▸ **STATED PROBLEM**: Start at the line that has "clear_scene()" and stop at the line that has "before = set(bpy.data.objects)". Print those lines and all lines between them exactly, and nothing more.

begin DATA SEGMENT

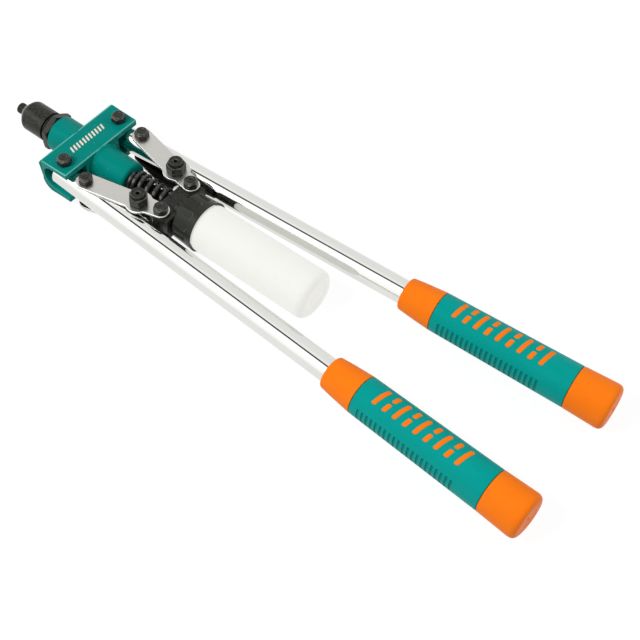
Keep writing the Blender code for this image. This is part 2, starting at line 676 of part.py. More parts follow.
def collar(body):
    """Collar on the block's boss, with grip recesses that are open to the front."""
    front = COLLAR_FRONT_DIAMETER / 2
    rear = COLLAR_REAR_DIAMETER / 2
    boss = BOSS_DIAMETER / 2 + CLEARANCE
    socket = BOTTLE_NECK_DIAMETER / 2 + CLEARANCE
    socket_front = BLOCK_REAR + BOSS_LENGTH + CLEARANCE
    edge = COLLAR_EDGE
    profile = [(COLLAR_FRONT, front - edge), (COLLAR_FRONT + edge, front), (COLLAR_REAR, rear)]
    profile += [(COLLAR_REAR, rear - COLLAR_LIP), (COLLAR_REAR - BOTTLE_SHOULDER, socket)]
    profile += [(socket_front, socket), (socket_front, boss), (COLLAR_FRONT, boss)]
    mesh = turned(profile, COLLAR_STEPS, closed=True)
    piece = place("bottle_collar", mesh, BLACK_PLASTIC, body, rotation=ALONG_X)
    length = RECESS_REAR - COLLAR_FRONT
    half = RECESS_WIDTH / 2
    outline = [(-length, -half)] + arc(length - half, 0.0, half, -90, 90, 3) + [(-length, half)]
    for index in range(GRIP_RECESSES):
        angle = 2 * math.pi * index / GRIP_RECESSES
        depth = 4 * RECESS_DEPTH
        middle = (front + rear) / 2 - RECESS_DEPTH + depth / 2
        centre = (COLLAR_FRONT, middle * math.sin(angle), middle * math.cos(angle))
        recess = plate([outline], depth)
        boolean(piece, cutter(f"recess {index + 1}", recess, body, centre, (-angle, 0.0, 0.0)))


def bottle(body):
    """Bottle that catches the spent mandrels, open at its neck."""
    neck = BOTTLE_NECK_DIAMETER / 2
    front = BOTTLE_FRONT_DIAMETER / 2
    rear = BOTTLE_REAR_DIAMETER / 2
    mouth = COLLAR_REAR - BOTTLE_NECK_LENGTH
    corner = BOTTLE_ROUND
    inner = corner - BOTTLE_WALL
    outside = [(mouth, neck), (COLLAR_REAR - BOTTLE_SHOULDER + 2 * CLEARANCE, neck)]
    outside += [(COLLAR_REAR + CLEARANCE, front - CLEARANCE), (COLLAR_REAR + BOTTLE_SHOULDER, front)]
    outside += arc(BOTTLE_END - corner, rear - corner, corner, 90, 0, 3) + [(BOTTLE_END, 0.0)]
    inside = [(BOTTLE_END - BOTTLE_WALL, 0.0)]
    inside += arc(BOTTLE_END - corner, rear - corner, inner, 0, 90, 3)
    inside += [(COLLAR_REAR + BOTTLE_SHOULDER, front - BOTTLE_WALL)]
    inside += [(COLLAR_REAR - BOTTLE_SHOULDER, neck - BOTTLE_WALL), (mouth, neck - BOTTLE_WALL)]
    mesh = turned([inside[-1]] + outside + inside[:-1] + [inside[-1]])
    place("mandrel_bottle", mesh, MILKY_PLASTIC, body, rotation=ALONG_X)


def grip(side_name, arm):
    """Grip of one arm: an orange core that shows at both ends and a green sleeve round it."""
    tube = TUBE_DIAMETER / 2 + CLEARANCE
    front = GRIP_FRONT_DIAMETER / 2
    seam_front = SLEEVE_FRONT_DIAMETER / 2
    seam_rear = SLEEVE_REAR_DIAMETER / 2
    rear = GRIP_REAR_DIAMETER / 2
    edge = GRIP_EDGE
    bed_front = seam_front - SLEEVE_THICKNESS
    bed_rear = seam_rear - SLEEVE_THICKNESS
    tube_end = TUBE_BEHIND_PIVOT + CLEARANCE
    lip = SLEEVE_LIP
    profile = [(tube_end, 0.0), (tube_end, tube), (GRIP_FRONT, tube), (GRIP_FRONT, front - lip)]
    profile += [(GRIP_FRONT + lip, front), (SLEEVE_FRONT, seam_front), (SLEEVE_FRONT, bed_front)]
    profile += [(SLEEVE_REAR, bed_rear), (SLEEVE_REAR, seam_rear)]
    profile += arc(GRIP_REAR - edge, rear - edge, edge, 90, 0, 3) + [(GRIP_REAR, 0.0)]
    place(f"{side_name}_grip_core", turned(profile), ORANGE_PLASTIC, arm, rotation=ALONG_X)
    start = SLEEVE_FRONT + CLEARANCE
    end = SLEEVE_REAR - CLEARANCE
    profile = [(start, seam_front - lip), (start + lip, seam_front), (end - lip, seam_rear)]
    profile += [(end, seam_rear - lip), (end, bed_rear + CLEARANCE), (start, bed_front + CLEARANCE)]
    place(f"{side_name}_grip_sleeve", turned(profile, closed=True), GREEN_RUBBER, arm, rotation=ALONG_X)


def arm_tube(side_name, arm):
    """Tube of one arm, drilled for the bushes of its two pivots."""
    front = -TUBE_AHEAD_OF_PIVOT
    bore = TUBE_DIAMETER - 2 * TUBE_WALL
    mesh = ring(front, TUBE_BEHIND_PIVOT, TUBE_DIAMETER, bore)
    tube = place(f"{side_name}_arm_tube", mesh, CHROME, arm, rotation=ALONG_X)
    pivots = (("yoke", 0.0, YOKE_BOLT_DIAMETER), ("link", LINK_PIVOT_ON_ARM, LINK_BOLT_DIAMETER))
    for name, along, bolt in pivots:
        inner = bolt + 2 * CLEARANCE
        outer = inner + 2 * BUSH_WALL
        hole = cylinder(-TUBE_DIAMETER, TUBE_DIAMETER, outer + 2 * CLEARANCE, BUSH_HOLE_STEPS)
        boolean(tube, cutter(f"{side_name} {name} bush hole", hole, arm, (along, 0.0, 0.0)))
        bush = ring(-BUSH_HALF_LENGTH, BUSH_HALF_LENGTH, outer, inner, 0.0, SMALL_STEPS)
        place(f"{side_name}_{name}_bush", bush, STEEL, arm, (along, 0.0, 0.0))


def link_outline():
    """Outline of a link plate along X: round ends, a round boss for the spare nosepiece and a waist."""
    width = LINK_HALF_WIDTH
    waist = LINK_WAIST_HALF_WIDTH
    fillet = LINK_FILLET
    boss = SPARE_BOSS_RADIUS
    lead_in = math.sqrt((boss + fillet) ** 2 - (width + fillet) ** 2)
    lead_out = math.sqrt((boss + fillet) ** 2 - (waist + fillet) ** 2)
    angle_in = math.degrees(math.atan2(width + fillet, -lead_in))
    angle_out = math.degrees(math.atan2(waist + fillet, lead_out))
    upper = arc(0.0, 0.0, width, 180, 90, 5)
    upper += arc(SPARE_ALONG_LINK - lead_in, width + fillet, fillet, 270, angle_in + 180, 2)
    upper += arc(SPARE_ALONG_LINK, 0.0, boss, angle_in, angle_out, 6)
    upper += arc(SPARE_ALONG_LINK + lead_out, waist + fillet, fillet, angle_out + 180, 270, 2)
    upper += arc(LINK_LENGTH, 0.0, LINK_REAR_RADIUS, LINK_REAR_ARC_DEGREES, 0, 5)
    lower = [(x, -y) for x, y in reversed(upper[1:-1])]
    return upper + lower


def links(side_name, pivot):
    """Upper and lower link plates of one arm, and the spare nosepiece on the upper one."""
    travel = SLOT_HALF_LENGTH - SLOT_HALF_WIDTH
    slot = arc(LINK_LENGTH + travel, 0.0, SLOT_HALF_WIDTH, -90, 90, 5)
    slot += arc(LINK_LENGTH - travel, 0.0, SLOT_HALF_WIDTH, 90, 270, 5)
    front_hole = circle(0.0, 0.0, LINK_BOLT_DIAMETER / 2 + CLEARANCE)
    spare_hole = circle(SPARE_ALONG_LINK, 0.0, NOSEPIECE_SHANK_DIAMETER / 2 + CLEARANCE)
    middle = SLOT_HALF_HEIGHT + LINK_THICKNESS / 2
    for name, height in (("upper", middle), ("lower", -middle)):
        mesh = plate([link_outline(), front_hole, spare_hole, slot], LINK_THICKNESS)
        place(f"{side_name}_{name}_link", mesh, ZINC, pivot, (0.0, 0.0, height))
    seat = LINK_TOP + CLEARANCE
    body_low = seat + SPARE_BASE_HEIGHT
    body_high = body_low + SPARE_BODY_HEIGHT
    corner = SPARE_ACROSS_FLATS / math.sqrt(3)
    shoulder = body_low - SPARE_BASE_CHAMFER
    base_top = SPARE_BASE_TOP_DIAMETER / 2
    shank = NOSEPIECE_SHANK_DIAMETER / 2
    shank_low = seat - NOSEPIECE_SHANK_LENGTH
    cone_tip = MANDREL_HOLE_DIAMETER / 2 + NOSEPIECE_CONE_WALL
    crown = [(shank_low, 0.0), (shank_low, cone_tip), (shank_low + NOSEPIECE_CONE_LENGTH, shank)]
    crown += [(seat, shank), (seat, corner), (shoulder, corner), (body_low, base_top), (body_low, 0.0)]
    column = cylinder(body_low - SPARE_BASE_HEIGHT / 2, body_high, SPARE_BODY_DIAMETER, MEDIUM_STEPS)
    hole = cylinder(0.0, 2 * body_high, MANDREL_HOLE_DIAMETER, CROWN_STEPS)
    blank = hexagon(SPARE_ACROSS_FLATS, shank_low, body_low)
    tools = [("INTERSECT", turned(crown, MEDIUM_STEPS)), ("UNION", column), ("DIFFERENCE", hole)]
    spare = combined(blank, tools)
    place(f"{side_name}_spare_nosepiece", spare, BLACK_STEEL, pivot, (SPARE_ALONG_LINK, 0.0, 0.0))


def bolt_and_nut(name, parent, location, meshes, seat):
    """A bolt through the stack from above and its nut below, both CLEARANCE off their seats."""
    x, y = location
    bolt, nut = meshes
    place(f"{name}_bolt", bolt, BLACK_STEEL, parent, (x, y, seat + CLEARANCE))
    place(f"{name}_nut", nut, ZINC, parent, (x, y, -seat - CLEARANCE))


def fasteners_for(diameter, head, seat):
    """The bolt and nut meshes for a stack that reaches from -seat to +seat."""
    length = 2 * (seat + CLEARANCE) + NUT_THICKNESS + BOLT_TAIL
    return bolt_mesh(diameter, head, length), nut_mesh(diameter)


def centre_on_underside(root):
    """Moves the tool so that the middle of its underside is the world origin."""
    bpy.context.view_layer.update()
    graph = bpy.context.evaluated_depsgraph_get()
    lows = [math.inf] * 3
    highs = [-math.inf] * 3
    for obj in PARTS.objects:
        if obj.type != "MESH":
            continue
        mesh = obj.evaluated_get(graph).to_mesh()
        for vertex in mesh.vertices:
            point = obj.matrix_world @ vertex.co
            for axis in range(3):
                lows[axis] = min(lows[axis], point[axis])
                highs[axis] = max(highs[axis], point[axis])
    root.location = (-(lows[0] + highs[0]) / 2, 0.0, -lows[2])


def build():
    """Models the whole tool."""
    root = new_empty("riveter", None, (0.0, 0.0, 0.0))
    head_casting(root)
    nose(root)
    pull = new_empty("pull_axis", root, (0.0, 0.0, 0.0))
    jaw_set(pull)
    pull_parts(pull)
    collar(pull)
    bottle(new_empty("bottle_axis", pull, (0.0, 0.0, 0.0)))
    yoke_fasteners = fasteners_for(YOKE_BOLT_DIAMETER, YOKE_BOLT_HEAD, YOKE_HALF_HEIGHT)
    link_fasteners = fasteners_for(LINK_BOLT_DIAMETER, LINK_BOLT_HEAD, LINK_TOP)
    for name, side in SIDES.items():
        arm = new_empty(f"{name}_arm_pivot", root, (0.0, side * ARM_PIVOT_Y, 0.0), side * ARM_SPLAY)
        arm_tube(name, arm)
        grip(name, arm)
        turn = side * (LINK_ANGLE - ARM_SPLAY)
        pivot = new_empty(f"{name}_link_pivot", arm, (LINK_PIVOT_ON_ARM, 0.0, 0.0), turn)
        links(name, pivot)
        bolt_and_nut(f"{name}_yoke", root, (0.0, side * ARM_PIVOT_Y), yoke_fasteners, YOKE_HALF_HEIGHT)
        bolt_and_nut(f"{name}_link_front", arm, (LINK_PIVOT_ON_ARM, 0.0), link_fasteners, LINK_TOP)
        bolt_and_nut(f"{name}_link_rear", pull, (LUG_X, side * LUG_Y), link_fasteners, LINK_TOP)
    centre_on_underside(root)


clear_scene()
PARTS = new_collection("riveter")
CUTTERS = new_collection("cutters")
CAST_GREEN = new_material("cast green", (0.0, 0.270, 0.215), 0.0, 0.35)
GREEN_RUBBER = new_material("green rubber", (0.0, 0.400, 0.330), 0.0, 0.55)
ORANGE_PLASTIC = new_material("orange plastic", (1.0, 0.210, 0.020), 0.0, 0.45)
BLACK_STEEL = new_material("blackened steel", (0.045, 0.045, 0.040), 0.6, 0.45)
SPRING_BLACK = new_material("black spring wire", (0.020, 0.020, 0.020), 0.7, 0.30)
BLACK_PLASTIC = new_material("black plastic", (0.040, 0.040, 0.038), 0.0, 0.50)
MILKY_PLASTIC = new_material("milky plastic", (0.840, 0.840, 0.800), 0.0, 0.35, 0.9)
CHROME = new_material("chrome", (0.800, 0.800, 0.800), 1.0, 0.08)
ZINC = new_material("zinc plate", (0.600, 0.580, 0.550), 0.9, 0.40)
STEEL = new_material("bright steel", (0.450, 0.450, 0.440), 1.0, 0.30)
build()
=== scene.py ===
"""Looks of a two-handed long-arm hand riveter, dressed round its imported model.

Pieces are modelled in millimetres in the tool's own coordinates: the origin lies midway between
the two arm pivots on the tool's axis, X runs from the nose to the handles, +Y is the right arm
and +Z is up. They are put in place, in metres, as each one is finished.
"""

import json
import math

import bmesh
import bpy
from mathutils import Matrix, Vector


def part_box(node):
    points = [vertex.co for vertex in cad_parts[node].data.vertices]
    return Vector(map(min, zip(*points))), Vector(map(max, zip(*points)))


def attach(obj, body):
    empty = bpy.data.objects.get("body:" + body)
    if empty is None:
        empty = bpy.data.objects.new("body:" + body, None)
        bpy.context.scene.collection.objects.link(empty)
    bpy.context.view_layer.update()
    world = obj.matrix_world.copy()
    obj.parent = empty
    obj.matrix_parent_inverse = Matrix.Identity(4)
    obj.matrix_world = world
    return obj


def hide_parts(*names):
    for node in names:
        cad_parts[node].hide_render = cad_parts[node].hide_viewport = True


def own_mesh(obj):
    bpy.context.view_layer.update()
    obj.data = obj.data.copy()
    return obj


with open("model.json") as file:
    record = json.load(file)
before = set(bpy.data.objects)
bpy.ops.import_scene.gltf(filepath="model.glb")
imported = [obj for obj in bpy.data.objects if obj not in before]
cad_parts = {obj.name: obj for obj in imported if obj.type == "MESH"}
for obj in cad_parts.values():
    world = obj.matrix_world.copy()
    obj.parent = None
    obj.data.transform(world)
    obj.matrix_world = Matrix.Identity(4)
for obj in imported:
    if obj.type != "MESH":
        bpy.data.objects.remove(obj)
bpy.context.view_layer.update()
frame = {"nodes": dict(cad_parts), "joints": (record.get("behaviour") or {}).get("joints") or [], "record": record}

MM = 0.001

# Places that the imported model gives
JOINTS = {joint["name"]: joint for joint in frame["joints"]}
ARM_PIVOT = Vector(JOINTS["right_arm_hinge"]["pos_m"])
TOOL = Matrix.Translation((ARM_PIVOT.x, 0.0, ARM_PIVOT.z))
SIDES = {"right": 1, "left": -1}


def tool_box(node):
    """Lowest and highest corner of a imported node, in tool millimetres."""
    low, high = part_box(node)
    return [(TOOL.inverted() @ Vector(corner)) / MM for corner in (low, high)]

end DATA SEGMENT

▸ **SOLUTION BELOW**:
clear_scene()
PARTS = new_collection("riveter")
CUTTERS = new_collection("cutters")
CAST_GREEN = new_material("cast green", (0.0, 0.270, 0.215), 0.0, 0.35)
GREEN_RUBBER = new_material("green rubber", (0.0, 0.400, 0.330), 0.0, 0.55)
ORANGE_PLASTIC = new_material("orange plastic", (1.0, 0.210, 0.020), 0.0, 0.45)
BLACK_STEEL = new_material("blackened steel", (0.045, 0.045, 0.040), 0.6, 0.45)
SPRING_BLACK = new_material("black spring wire", (0.020, 0.020, 0.020), 0.7, 0.30)
BLACK_PLASTIC = new_material("black plastic", (0.040, 0.040, 0.038), 0.0, 0.50)
MILKY_PLASTIC = new_material("milky plastic", (0.840, 0.840, 0.800), 0.0, 0.35, 0.9)
CHROME = new_material("chrome", (0.800, 0.800, 0.800), 1.0, 0.08)
ZINC = new_material("zinc plate", (0.600, 0.580, 0.550), 0.9, 0.40)
STEEL = new_material("bright steel", (0.450, 0.450, 0.440), 1.0, 0.30)
build()
=== scene.py ===
"""Looks of a two-handed long-arm hand riveter, dressed round its imported model.

Pieces are modelled in millimetres in the tool's own coordinates: the origin lies midway between
the two arm pivots on the tool's axis, X runs from the nose to the handles, +Y is the right arm
and +Z is up. They are put in place, in metres, as each one is finished.
"""

import json
import math

import bmesh
import bpy
from mathutils import Matrix, Vector


def part_box(node):
    points = [vertex.co for vertex in cad_parts[node].data.vertices]
    return Vector(map(min, zip(*points))), Vector(map(max, zip(*points)))


def attach(obj, body):
    empty = bpy.data.objects.get("body:" + body)
    if empty is None:
        empty = bpy.data.objects.new("body:" + body, None)
        bpy.context.scene.collection.objects.link(empty)
    bpy.context.view_layer.update()
    world = obj.matrix_world.copy()
    obj.parent = empty
    obj.matrix_parent_inverse = Matrix.Identity(4)
    obj.matrix_world = world
    return obj


def hide_parts(*names):
    for node in names:
        cad_parts[node].hide_render = cad_parts[node].hide_viewport = True


def own_mesh(obj):
    bpy.context.view_layer.update()
    obj.data = obj.data.copy()
    return obj


with open("model.json") as file:
    record = json.load(file)
before = set(bpy.data.objects)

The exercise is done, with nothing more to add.